Check the "balance" setting for sound in Windows. The sliders for left/right balance should both be in the centre position:
Control Panel >> Sound > Playback tab.
Double-click "Speakers".
Click the "Levels" tab.
Click "Balance" button.
Slide both pointers to centre position.
Click OK


----------



## jonathan308 (Oct 24, 2011)

I tried, but the right speaker still doesn't work.


----------



## WereBo (Apr 5, 2008)

Hi jonathan308 and welcome to TSF :wave:

Did you have this problem with the old speakers?

Have you checked that the speaker-plug is fully seated in the socket? If you have an audio-socket on the front of the PC, have you tried that one?


----------



## jonathan308 (Oct 24, 2011)

Thanks 

The old speakers are simply no longer function properly with sound come and go at random.

I tried the green wire at the front socket and there are still no sound from the right speaker.
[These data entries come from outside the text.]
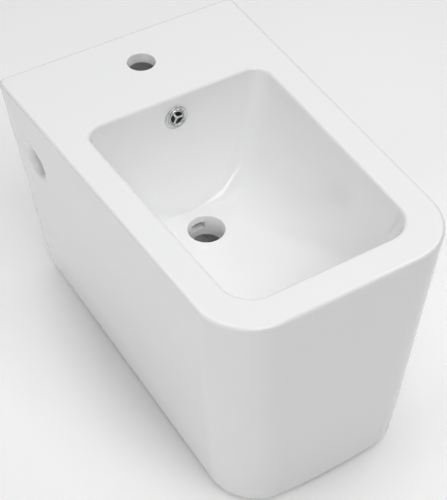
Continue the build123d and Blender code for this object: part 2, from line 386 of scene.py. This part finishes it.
# %% Rings up the skirt and over its edge
opening_lip = 3 * mm
opening_lip_steps = 4
bottom_edge_steps = 10
side_steps = 10
inner_bottom_z = bottom_z + bottom_thickness
skirt_rings = [at_height(opening_ring(), inner_bottom_z)]
for across, along in quarter(opening_lip, opening_lip_steps):
    skirt_rings.append(at_height(opening_ring(across), bottom_z + opening_lip - along))
skirt_rings.append(skirt_ring(bottom_z, bottom_edge_radius + keep_flat, edge_radius + keep_flat))
for across, along in quarter(bottom_edge_radius, bottom_edge_steps):
    inset = bottom_edge_radius - along
    rear_inset = edge_radius * inset / bottom_edge_radius
    ring = skirt_ring(bottom_z, inset, rear_inset, rear_radius_low)
    skirt_rings.append(at_height(ring, bottom_z + across))
side_low = bottom_z + bottom_edge_radius
side_high = top_z - edge_radius
for step in range(1, side_steps):
    skirt_rings.append(skirt_ring(between(side_low, side_high, step / side_steps)))
skirt_rings.append(skirt_ring(side_high - keep_flat))
for across, along in quarter(edge_radius):
    skirt_rings.append(at_height(skirt_ring(side_high, across), side_high + along))
skirt_rings.append(at_height(skirt_ring(side_high, edge_radius + keep_flat), top_z))
print("skirt rings:", len(skirt_rings))

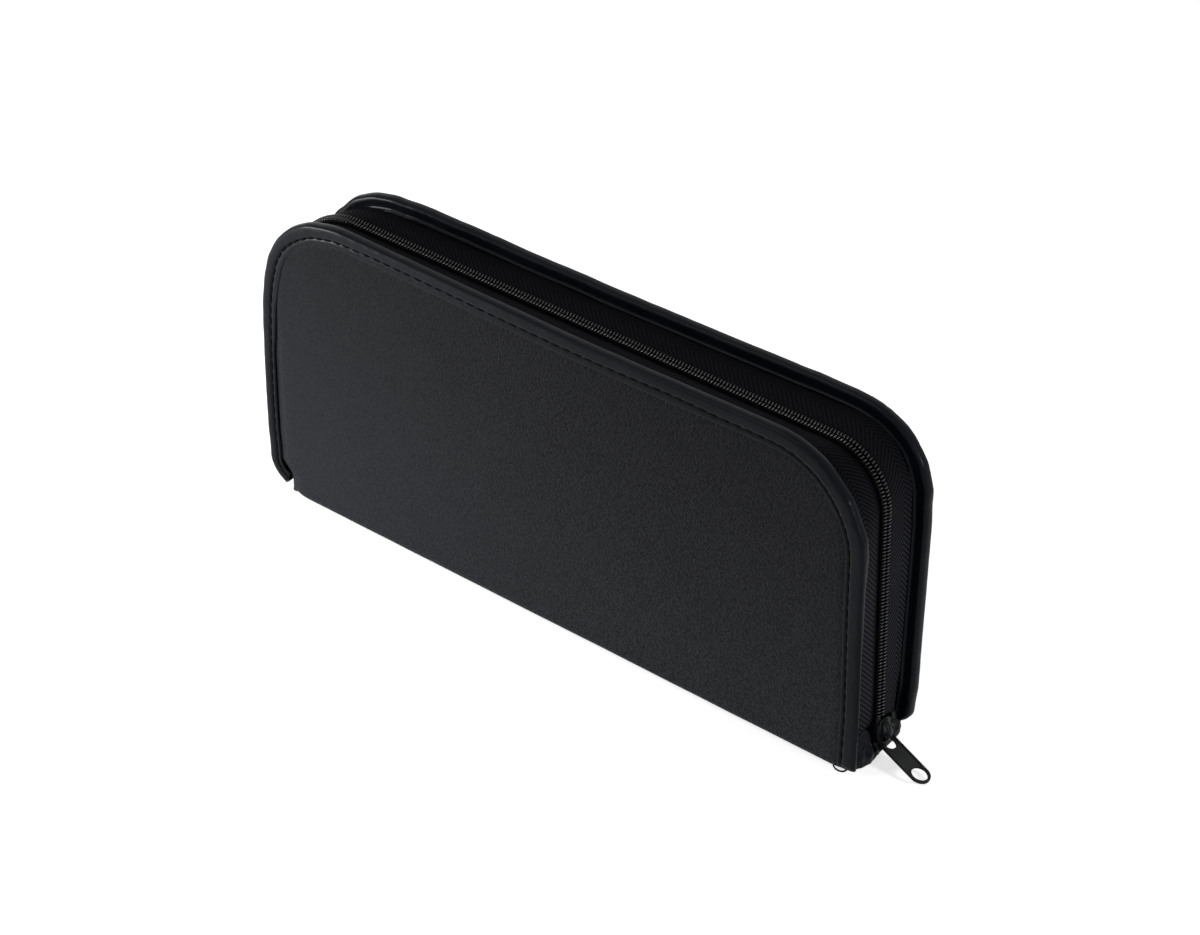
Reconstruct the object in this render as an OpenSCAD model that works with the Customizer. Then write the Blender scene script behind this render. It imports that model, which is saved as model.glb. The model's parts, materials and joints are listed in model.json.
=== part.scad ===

However it works just fine if I plug a wire into the ipod input from the pc to the speaker. Weird. Is it something to do with green wire unable to support 2 speakers at once?


----------



## WereBo (Apr 5, 2008)

The green socket (front & back) supports stereo - Are you using the onboard (motherboard-mounted) sound-chip or a 3rd-party sound-card?


----------



## jonathan308 (Oct 24, 2011)

How to check it? btw I'm a total idiot in computers so you have to teach me every step. sry.


----------



## WereBo (Apr 5, 2008)

Hi jonathan, sorry for the late reply.

On the back of the PC, there's a 'block' of connectors, usually a couple of USB sockets, sometimes a phone-connector for a modem, the audio-sockets, monitor, printer, network-cable etc; if your speakers plug in there, it's an 'onboard' sound-chip - If the speakers plug into a panel some distance away and usually horizontal across the back of the case, then that's where the sound-card is.
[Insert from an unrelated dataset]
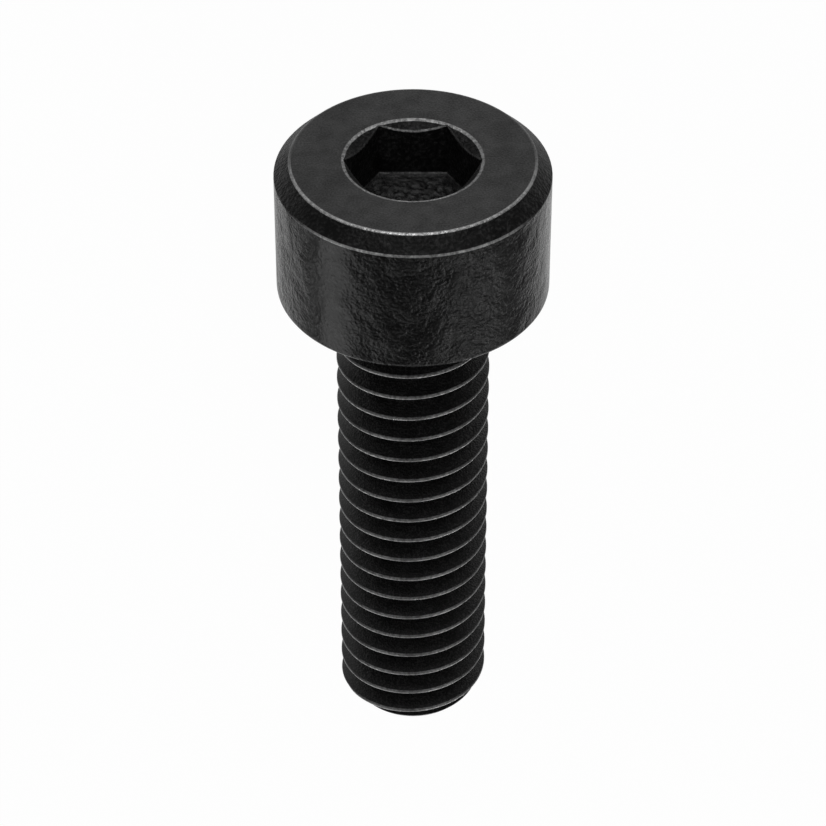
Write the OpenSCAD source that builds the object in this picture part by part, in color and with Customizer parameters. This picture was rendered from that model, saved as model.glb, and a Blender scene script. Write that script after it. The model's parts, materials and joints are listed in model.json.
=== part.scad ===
// Hex socket cap screw with a coarse metric thread, lying on its side as it comes to rest.
// Drawn first in its own frame: axis along Z, bearing face of the head at Z = 0, head above.

/* [Thread] */
// Diameter over the thread crests
thread_d = 4; // [3.6:0.05:4.3]
// Distance from one crest to the next
pitch = 0.7; // [0.6:0.05:0.8]
// Length from the bearing face of the head to the end face
length = 14; // [10:0.5:20]
// Distance from the bearing face to the first full crest on the upper side
first_crest = 1.49; // [1.46:0.01:2.1]
// Length over which the groove runs out towards the head
runout_len = 0.7; // [0.5:0.05:0.7]
// Diameter of the flat end face
point_d = 3.2; // [3.16:0.02:3.4]
// Slope of the chamfered point, measured from the axis
point_angle = 40; // [30:1:45]

/* [Head] */
// Diameter of the head
head_d = 7; // [6.4:0.1:8]
// Height of the head above its bearing face
head_h = 3.9; // [3.2:0.05:4.6]
// Chamfer round the top of the head, the same on both legs
head_chamfer = 0.4; // [0.2:0.05:0.5]
// Rounding where the side of the head meets the bearing face
rim_r = 0.14; // [0.1:0.01:0.25]

/* [Neck] */
// Fillet between the bearing face and the neck
fillet_r = 0.2; // [0.1:0.02:0.3]
// Length of the plain neck below the bearing face, fillet included
neck_len = 0.4; // [0.35:0.01:0.5]

/* [Socket] */
// Hexagon across its flats
socket_af = 3; // [2.6:0.02:3.02]
// Depth of the hexagon below the top of the head
socket_depth = 1.5; // [1:0.05:2.4]
// Depth of the countersunk mouth at the middle of each flat
mouth_depth = 0.21; // [0.15:0.01:0.4]
// Included angle of the countersunk mouth
mouth_angle = 100; // [80:5:120]

/* [Hidden] */
$fn = 96;

// Facets round one turn of the thread, a multiple of four
columns = 48;
// The profile has four corners: root end, crest start, crest end, root start
corners = 4;
// A corner this close to the end face joins it, which leaves no sliver
snap = 0.01;
// How far the threaded core reaches up inside the neck
plug = 0.15;
// How much thinner the core is than the neck that it is fused with
plug_clear = 0.02;

// Profile of an ISO metric thread: 60 degrees, crest an eighth of the pitch
flank_half_angle = 30;
crest_flat = pitch / 8;
thread_depth = 0.6134 * pitch;
flank_len = thread_depth * tan(flank_half_angle);
major_r = thread_d / 2;
root_r = major_r - thread_depth;
// Rolling a thread pushes as much metal out of the blank as it presses in
blank_r = (major_r + root_r) / 2;
neck_r = blank_r + plug_clear;

point_r = point_d / 2;
point_slope = tan(point_angle);
point_len = (major_r - point_r) / point_slope;

// Where the groove starts, and the top of the core
runout_top = neck_len + pitch / 2;
core_top = plug - neck_len;

head_r = head_d / 2;
rim_centre_r = head_r - rim_r;
mouth_slope = tan(mouth_angle / 2);
mouth_r = socket_af / 2 + mouth_depth * mouth_slope;
// The countersink is drawn a little deeper, so that it meets all six flats
mouth_len = 1.3 * mouth_depth;

// Turns of the thread, counted from the first full crest on the upper side
low_turn = floor((first_crest - length) / pitch) - 2;
high_turn = ceil((core_top + first_crest) / pitch) + 1;
rows = corners * (high_turn - low_turn + 1);

// Height of the middle of the crest, for a column and a turn
function crest_z(j, turn) = -first_crest + pitch * (j + columns * turn) / columns;

// Radius of the thread profile at a distance from the middle of the crest
function profile_r(u) =
    let (past = abs(u) - crest_flat / 2)
    past <= 0 ? major_r : max(root_r, major_r - past / tan(flank_half_angle));

// Radius of the cone of the chamfered point
function point_cone_r(z) = point_r + (z + length) * point_slope;

// Depth of the thread as a share of its full depth, nothing under the head
function groove_share(z) = min(1, max(0, (-z - runout_top) / runout_len));

// Radius of the threaded core at height z, for a crest whose middle is at zc
function core_r(z, zc) =
    min(point_cone_r(z), blank_r + groove_share(z) * (profile_r(z - zc) - blank_r));

// Height where the cone of the point cuts the flank below a crest
function lower_cut(zc) =
    let (steep = 1 / tan(flank_half_angle))
    (point_r + length * point_slope - major_r + (zc - crest_flat / 2) * steep)
    / (steep - point_slope);

// Height where the cone of the point cuts the flank above a crest
function upper_cut(zc) =
    let (steep = 1 / tan(flank_half_angle))
    (major_r - point_r - length * point_slope + (zc + crest_flat / 2) * steep)
    / (steep + point_slope);

// Height of one corner of the profile, where the chamfered point has moved it
function corner_z(zc, corner) =
    corner == 0 ? zc - crest_flat / 2 - flank_len :
    corner == 1 ? max(corner_z(zc, 0), min(zc - crest_flat / 2, lower_cut(zc))) :
    corner == 2 ? min(corner_z(zc, 3), max(zc + crest_flat / 2, upper_cut(zc))) :
    zc + crest_flat / 2 + flank_len;

function row_crest_z(j, i) = crest_z(j, low_turn + floor(i / corners));
function row_z(j, i) = corner_z(row_crest_z(j, i), i % corners);

// A point of the core: column j round the axis, at height z
function core_point(j, z, zc) =
    let (angle = 360 * j / columns - 90, r = core_r(z, zc))
    [r * cos(angle), r * sin(angle), z];

// Height of the crest that is nearest to height z in a column
function nearest_crest_z(j, z) =
    let (base = crest_z(j, 0))
    base + pitch * round((z - base) / pitch);

function ring(z) = [for (j = [0 : columns - 1]) core_point(j, z, nearest_crest_z(j, z))];

core_points = concat(
    ring(-length),
    ring(core_top),
    [for (j = [0 : columns - 1]) for (i = [0 : rows - 1])
        core_point(j, row_z(j, i), row_crest_z(j, i))]
);

// Number of a point. Corners past an end fall on its ring, and a full turn moves up one pitch
function point_id(j, i) =
    let (z = row_z(j, i))
    z <= -length + snap ? j % columns :
    z >= core_top - snap ? columns + j % columns :
    j == columns ? 2 * columns + i + corners :
    2 * columns + j * rows + i;

function wall_faces(j, i) =
    let (a = point_id(j, i), b = point_id(j + 1, i))
    let (c = point_id(j + 1, i + 1), d = point_id(j, i + 1))
    concat(b == c ? [] : [[a, c, b]], a == d ? [] : [[a, d, c]]);

core_faces = concat(
    [[for (j = [0 : columns - 1]) j]],
    [[for (j = [columns - 1 : -1 : 0]) columns + j]],
    [for (j = [0 : columns - 1]) for (i = [0 : rows - 2]) each wall_faces(j, i)]
);

// At rest the head's lower rim and one crest near the end touch the ground.
// The crest is the last full one on the side that faces down, half a turn from the upper side
contact_turn = ceil((first_crest + point_len + crest_flat / 2 - length) / pitch - 0.5);
contact_z = crest_z(columns / 2, contact_turn) - crest_flat / 2;
reach_r = rim_centre_r - major_r;
reach_z = rim_r - contact_z;
lean = atan2(reach_r, reach_z) + asin(rim_r / norm([reach_r, reach_z]));
axis_height = rim_centre_r * cos(lean) + rim_r * (1 - sin(lean));

// Furthest reach along X each way, which puts the origin under the middle
head_reach = max(
    head_h * cos(lean) + (head_r - head_chamfer) * sin(lean),
    (head_h - head_chamfer) * cos(lean) + head_r * sin(lean)
);
point_reach = length * cos(lean) + point_r * sin(lean);
middle_x = (head_reach - point_reach) / 2;

// Half section of the head: rounded lower rim, chamfered top and countersunk mouth
module head_section() {
    polygon([
        [0, 0],
        [rim_centre_r, 0],
        [rim_centre_r, rim_r],
        [head_r, rim_r],
        [head_r, head_h - head_chamfer],
        [head_r - head_chamfer, head_h],
        [mouth_r, head_h],
        [mouth_r - mouth_len * mouth_slope, head_h - mouth_len],
        [0, head_h - mouth_len]
    ]);
    translate([rim_centre_r, rim_r]) circle(rim_r);
}

// Half section of the plain neck and the fillet that joins it to the head
module neck_section() {
    translate([0, -neck_len]) square([neck_r, neck_len + rim_r]);
    difference() {
        translate([0, -fillet_r]) square([neck_r + fillet_r, fillet_r + rim_r]);
        translate([neck_r + fillet_r, -fillet_r]) circle(fillet_r);
    }
}

// Hexagonal hole for the key, with two of its corners on the X axis
module socket() {
    translate([0, 0, head_h - socket_depth])
        cylinder(d = socket_af / cos(30), h = socket_depth + 1, $fn = 6);
}

// Forged head with its socket, and the neck under it
module head() {
    difference() {
        rotate_extrude() {
            head_section();
            neck_section();
        }
        socket();
    }
}

// Rolled thread with its run-out under the head and its chamfered point
module threaded_core() {
    polyhedron(points = core_points, faces = core_faces, convexity = 10);
}

// Turns the upright screw onto its side, head towards +X, upper side up
module laid_down() {
    translate([-middle_x, 0, axis_height])
        rotate([-90, -lean, 0])
            rotate([0, 90, 0])
                children();
}

module cap_screw() {
    color([0.13, 0.13, 0.14])
        laid_down() {
            head();
            threaded_core();
        }
}

cap_screw();
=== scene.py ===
"""Looks of a hex socket cap screw in black-oxide steel, lying on a pale floor.

The screw is modelled upright in its own frame, in millimetres: axis along Z, bearing face
of the head at Z = 0, head above, and its upper side, which the camera sees, towards -Y. Its
placement then lays it where the frame's node lies.
"""

import json
import logging
import math
from collections.abc import Callable
from dataclasses import dataclass, field, replace
from enum import Enum
from functools import reduce

import bmesh
import bpy
from bmesh.types import BMEdge, BMesh, BMLayerItem, BMVert
from mathutils import Matrix, Vector, noise

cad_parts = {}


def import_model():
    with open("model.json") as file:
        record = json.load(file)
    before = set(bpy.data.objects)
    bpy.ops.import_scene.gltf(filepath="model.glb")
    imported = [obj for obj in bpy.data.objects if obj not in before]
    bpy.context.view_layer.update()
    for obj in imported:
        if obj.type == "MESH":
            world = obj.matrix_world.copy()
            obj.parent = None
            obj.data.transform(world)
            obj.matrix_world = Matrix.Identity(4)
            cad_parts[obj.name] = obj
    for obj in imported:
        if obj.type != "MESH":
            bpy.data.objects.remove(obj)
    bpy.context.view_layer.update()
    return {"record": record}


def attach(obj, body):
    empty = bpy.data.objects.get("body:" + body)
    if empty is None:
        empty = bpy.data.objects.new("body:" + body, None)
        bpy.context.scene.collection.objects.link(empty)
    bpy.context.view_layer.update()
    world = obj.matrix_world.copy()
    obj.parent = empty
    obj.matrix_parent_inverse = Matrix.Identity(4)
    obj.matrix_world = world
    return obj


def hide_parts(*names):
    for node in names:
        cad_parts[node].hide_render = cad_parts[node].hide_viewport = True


LOG = logging.getLogger("cap_screw")

MM = 0.001
NODE = "cap_screw"
BODY = "root"

# Columns round the axis. A multiple of six puts one on each corner of the hexagon
COLUMNS = 96
FULL_TURN = 2 * math.pi
# Angle of the upper side round the axis
NEAR = -math.pi / 2
# Points closer than this become one, in millimetres: of the thread, and of the whole screw
THREAD_WELD = 1e-4
SCREW_WELD = 1e-3
# Edges shorter than this share of the welding distance are dissolved
SLIVER_SHARE = 0.1
# How far from a height the points of an open loop may lie, in millimetres
LEVEL_REACH = 1e-3
WHITE = (1.0, 1.0, 1.0, 1.0)

Tree = bpy.types.NodeTree
Output = bpy.types.NodeSocket
Colour = tuple[float, float, float, float]


def srgb(hex_colour: str) -> Colour:
    """Turns a written colour to the linear one that shaders take.

    Args:
        hex_colour: An sRGB colour such as "#1a1a1b".

    Returns:
        Linear red, green and blue, with an alpha of one.
    """
    parts = (int(hex_colour[i : i + 2], 16) / 255 for i in (1, 3, 5))
    red, green, blue = (
        p / 12.92 if p <= 0.04045 else ((p + 0.055) / 1.055) ** 2.4 for p in parts
    )
    return red, green, blue, 1.0


def add_node(
    tree: Tree, kind: str, inputs: dict | None = None, **settings: object
) -> bpy.types.Node:
    """Adds a node with its settings and links.

    Args:
        tree: The node tree.
        kind: The node's type name.
        inputs: Input names or numbers, each with a value or with the output that feeds it.
        **settings: Properties of the node itself.

    Returns:
        The new node.
    """
    node = tree.nodes.new(kind)
    for name, value in settings.items():
        setattr(node, name, value)
    for key, value in (inputs or {}).items():
        if isinstance(value, bpy.types.NodeSocket):
            tree.links.new(value, node.inputs[key])
        else:
            node.inputs[key].default_value = value
    return node


def maths(tree: Tree, operation: str, *values: Output | float) -> Output:
    """Adds one sum, product or the like.

    Args:
        tree: The node tree.
        operation: The node's operation, such as "MULTIPLY".
        *values: What it works on, in order.

    Returns:
        Its output.
    """
    inputs = dict(enumerate(values))
    return add_node(tree, "ShaderNodeMath", inputs, operation=operation).outputs[0]


def product(tree: Tree, *factors: Output | float) -> Output:
    """Multiplies outputs and numbers."""
    return reduce(lambda a, b: maths(tree, "MULTIPLY", a, b), factors)


def mix(
    tree: Tree, share: Output, first: Output | Colour | float, second: Output | Colour | float
) -> Output:
    """Mixes two values, or two colours where the second is one.

    Args:
        tree: The node tree.
        share: Share of the second.
        first: One value or colour.
        second: The other.

    Returns:
        What they mix to.
    """
    kind, result = ("RGBA", 2) if isinstance(second, tuple) else ("FLOAT", 0)
    inputs = {"Factor": share, "A": first, "B": second}
    return add_node(tree, "ShaderNodeMix", inputs, data_type=kind).outputs[result]


@dataclass(frozen=True)
class Ramp:
    """Maps a span of values to another, and holds it at the ends."""

    span: tuple[float, float]
    to: tuple[float, float] = (0.0, 1.0)
    easing: str = "LINEAR"

    def add(self, tree: Tree, value: Output) -> Output:
        """Adds the ramp as a node.

        Args:
            tree: The node tree.
            value: The output that feeds it.

        Returns:
            Its output.
        """
        limits = zip(("From Min", "From Max", "To Min", "To Max"), self.span + self.to)
        inputs = {"Value": value, **dict(limits)}
        node = add_node(tree, "ShaderNodeMapRange", inputs, interpolation_type=self.easing)
        return node.outputs["Result"]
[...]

> I tried the green wire at the front socket and there are still no sound from the right speaker. However it works just fine if I plug a wire into the ipod input from the pc to the speaker. Weird. Is it something to do with green wire unable to support 2 speakers at once?


Do you mean the speakers have a separate iPod connection?

If yes, does the cable have the same plugs on the ends as the PC socket? (I don't have an iPod so I don't know what the connections are for them :wink


----------